## Written problem
Across the listing below, count the lines that mention the string "shown". Reply with the figure only.

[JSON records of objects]
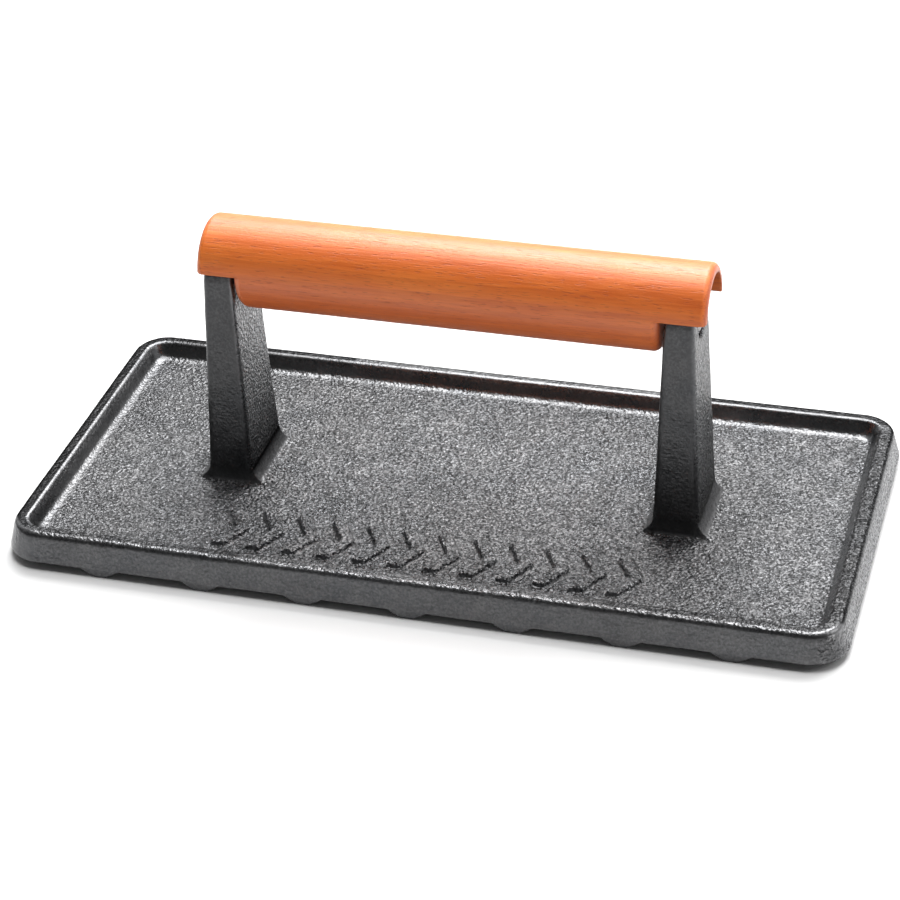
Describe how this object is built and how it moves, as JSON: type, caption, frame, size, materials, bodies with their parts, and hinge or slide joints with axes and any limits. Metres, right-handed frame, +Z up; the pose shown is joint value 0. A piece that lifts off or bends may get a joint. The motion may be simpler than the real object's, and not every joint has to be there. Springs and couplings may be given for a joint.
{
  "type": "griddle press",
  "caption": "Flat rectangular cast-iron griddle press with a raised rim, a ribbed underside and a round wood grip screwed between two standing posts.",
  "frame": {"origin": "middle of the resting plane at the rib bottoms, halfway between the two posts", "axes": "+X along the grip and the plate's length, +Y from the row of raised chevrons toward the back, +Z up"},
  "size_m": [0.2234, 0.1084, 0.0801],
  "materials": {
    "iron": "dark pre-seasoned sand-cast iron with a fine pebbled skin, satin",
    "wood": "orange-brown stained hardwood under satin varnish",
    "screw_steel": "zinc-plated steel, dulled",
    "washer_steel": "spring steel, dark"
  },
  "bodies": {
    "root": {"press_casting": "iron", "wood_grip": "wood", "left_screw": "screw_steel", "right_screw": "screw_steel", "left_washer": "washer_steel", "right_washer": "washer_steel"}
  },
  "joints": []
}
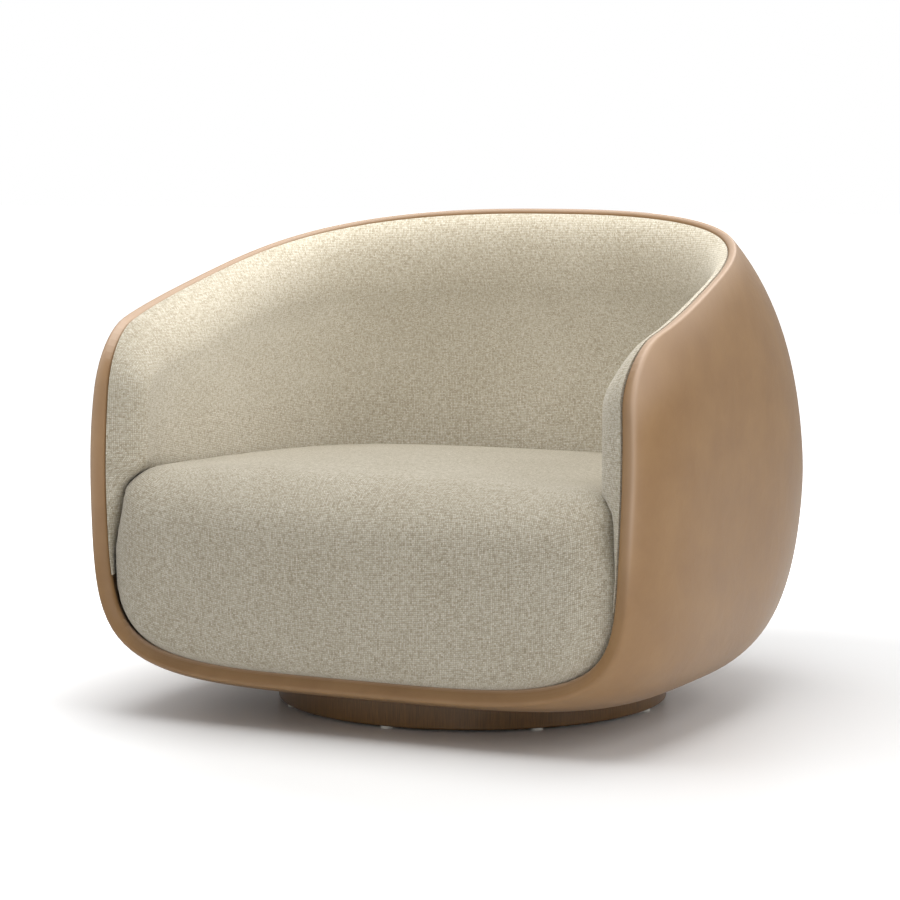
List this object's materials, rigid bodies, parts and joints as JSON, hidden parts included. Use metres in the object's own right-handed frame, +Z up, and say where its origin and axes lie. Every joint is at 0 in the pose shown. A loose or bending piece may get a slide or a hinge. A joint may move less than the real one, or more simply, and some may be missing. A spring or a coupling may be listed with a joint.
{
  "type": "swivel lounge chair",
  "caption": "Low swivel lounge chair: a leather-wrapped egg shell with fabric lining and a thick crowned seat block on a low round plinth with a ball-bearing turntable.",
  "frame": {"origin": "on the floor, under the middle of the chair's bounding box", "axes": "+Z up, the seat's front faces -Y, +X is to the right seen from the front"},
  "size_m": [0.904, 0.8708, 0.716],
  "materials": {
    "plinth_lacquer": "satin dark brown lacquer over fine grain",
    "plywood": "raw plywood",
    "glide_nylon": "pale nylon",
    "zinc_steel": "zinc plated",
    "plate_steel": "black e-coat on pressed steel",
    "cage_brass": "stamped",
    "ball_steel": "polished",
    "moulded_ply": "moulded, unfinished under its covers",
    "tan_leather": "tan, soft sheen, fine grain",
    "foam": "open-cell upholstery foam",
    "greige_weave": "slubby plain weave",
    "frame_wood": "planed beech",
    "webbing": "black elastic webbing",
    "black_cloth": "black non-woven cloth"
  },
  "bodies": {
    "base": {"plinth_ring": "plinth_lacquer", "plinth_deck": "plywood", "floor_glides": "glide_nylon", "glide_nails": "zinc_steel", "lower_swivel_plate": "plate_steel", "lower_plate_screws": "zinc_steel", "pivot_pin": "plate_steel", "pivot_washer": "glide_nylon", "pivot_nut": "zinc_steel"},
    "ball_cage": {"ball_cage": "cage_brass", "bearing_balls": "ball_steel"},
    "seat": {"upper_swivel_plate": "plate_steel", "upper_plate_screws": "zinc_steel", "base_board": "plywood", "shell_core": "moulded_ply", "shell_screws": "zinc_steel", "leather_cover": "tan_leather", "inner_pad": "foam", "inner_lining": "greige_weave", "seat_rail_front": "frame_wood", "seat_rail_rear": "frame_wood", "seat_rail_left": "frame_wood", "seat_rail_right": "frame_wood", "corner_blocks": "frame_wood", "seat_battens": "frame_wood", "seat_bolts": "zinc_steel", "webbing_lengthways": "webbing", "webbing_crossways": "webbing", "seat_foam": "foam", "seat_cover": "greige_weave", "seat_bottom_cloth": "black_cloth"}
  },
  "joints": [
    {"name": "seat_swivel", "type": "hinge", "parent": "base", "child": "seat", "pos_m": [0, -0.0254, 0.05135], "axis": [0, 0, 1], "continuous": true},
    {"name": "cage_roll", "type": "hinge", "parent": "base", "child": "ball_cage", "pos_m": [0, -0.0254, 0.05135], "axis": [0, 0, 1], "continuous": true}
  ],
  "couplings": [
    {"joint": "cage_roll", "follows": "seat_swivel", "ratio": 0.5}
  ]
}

## Answer to the exercise
2